Fact – Brainstorming doesn’t work
I’ve had this feeling for a long time, but it’s the first time I’ve actually come accross tangible research that proves the point: brainstorming as it is used in most agencies is not effective. Period.
I’m here talking about the brainstorming where a lot of people are put in a room and being asked to come up with ideas, out of the blue, and being asked not to restrain themselves, no idea is a bad idea… you know the whole thing, with little or no preparation beforehand. That one basically:
Brainstorming is a group creativity technique designed to generate a large number of ideas for the solution to a problem. The method was first popularized in the late 1930s by Alex Faickney Osborn, an advertising executive and one of the founders of BBDO (Wikipedia).
What you get from brainstorming is a lot of ideas, yes, but a lot of bad ones.
The following is based on Keith Sawyer’s book, “group genius, the creative power of collaboration”, that I highly recommend.
Long story short:
Three Yale psychologists recruited 48 people and put them into 12 4-man groups. They gave them Osborn’s 4 basic rules of brainstorming, and then gave them 12 minutes each on 3 problems.
Then for comparison, they recruited 48 more people to work alone on the same problems, for the same amount of time; the solo workers were also given Osborn’s brainstorming rules.
After the 48 solitary subjects had finished their tasks, the researchers randomly assigned them to 12 “groups” of 4. The researchers chose to call these nominal groups.
The results? the nominal groups had generated twice as many ideas, and they were all judged more original, feasible and effective.
Since then many others studies have bolstered this point: it actually is better to get all people to spend an hour on their own thinking of ideas and sharing them later on rather than grouping them for a brainstorm (as we use it in our industry).
Why? 3 main reasons:
– Production blocking: the distraction that occurs from other’s people ideas or the fact that a group tends to become fixated faster and stay in the same category for longer
– Social inhibition: when a group member holds back an idea for fear of what the others will think.

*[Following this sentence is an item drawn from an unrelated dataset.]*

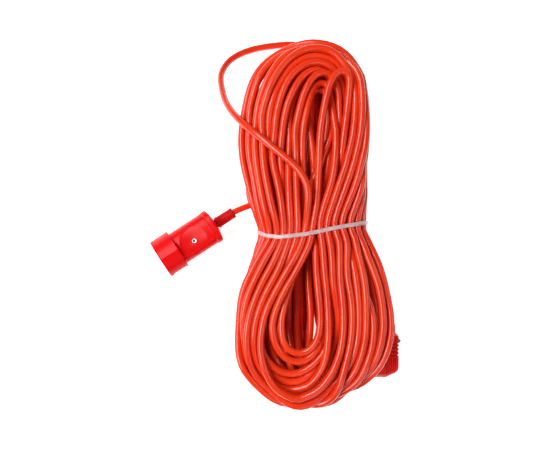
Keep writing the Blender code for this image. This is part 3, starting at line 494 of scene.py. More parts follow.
def settle(line, hold, steps):
    """Lets the winding sink, lie on itself and straighten. Some overlaps are left."""
    free = (hold < 1)[:, None].astype(float)
    pull = free * hold[:, None] * (1, 1, 0.5)
    home = line.copy()
    rest = np.linalg.norm(np.diff(line, axis=0), axis=1)
    bend = bends(line)
    for step in range(steps):
        if step % PAIRS_EVERY == 0:
            middles = 0.5 * (line[1:] + line[:-1])
            pairs = close_pairs(middles, SEGMENT + CORD_D)
        line = line + pull * (home - line)
        line = line - free * (0, 0, SINK * max(0.0, 1 - step / (SINK_SHARE * steps)))
        line = push_apart(line, free, pairs, CORD_D)
        line = line + free * keep_lengths(line, rest)
        line = line + free * keep_bends(line, bend)
        hold_in_waist(line, free)
        for low, high in PLUG_BOXES:
            keep_off_box(line, free, low, high)
        line[:, 2] = np.where(hold < 1, np.maximum(line[:, 2], CORD_R), line[:, 2])
    return line


def keep_lengths(line, rest):
    """The moves that bring each segment back to its length."""
    span = line[1:] - line[:-1]
    size = np.linalg.norm(span, axis=1)
    fix = span * (LENGTH_PULL * (size - rest) / size)[:, None]
    shift = np.zeros_like(line)
    shift[:-1] += fix
    shift[1:] -= fix
    return shift


def keep_bends(line, bend):
    """The moves that keep each stretch's own bend, which iron out kinks."""
    wrong = bends(line) - BEND_KEPT * bend
    shift = np.zeros_like(line)
    shift[1:-1] -= BEND_PULL * wrong
    shift[:-2] += 0.5 * BEND_PULL * wrong
    shift[2:] += 0.5 * BEND_PULL * wrong
    return shift


def soften(mesh, sharp):
    """Smooth shading, but for edges sharper than an angle in degrees."""
    mesh.shade_smooth()
    mesh.set_sharp_from_angle(angle=math.radians(sharp))


def mesh_object(name, points, faces, sharp):
    """An object of points in metres, its faces turned outwards."""
    mesh = bpy.data.meshes.new(name)
    mesh.from_pydata(points, [], faces)
    shape = bmesh.new()
    shape.from_mesh(mesh)
    bmesh.ops.recalc_face_normals(shape, faces=shape.faces)
    shape.to_mesh(mesh)
    shape.free()
    soften(mesh, sharp)
    obj = bpy.data.objects.new(name, mesh)
    bpy.context.scene.collection.objects.link(obj)
    return obj


def declare(obj, body, slot, *nodes):
    """Attaches a piece to the body it rides on and hides the CAD nodes it replaces. slot is not used.
    """
    if nodes:
        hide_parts(*nodes)
    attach(obj, body)


def tube_mesh(name, line, radius, sides):
    """A closed tube round a line, its rings turned as little as possible from one to the next."""
    tangents = np.gradient(line, axis=0)
    tangents /= np.linalg.norm(tangents, axis=1)[:, None]
    side = np.cross(tangents[0], (0.0, 0.0, 1.0))
    side /= np.linalg.norm(side)
    sides_at = np.empty_like(line)
    for k, tangent in enumerate(tangents):
        side = side - tangent * np.dot(side, tangent)
        side /= np.linalg.norm(side)
        sides_at[k] = side
    ups = np.cross(sides_at, tangents)
    angles = 2 * math.pi * np.arange(sides) / sides
    ring = (np.cos(angles)[None, :, None] * sides_at[:, None, :]
            + np.sin(angles)[None, :, None] * ups[:, None, :])
    points = (line[:, None, :] + radius * ring).reshape(-1, 3) * MM
    count = len(line)
    rows = np.arange(count - 1)[:, None] * sides
    i = np.arange(sides)[None, :]
    j = (i + 1) % sides
    quads = np.stack([rows + i, rows + sides + i, rows + sides + j, rows + j], axis=2)
    quads = quads.reshape(-1, 4)
    faces = quads.tolist()
    faces.append(list(range(sides)))
    faces.append(list(range((count - 1) * sides, count * sides))[::-1])
    return mesh_object(name, points.tolist(), faces, 60)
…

– Social loafing: in a group you don’t feel accountable so you really feel like going the extramile for special recognition.
Which leads to a key question for the author:
If brainstorming isn’t the creative panacea some people have thought it to be, why does its popularity persists?
It’s because of the illusion of group effectiveness.
The rest of his book is about how to properly use group thinking, but I haven’t read it yet. I just wanted to share how I despise useless brainstorms and this was the first time I actually found information confirming my feeling.
So basically, we are all fooled thinking we need to have a “brainstorming” to generate better ideas, it’s not the case. Too often it is becoming the easy solution. But everytime we do, we are wasting precious time and resources.
This is not a rant at the process of group thinking, only at the way we use brainstorming.
Better ways include having people to prepare ideas before the actual group ‘thinking’. Groups are actually much better at evaluating ideas than they are at generating them.
Or giving specific questions to answer during the group session even giving some restricting criterias on what a good ideas should be about (not all ideas are good ones for the brief). It’s easy to get to an a hundred average ideas in a hour but it’s a lot more interesting to get to 10 good ones and exploit them.
But there you have it, before getting 10 people in a room to ‘brainstorm’ ideas, make sure you know what you want to get out of it. Please don’t give me the odd example of a great idea coming up from a classic brainstorming, of course it happens. But most often than not, it doesn’t.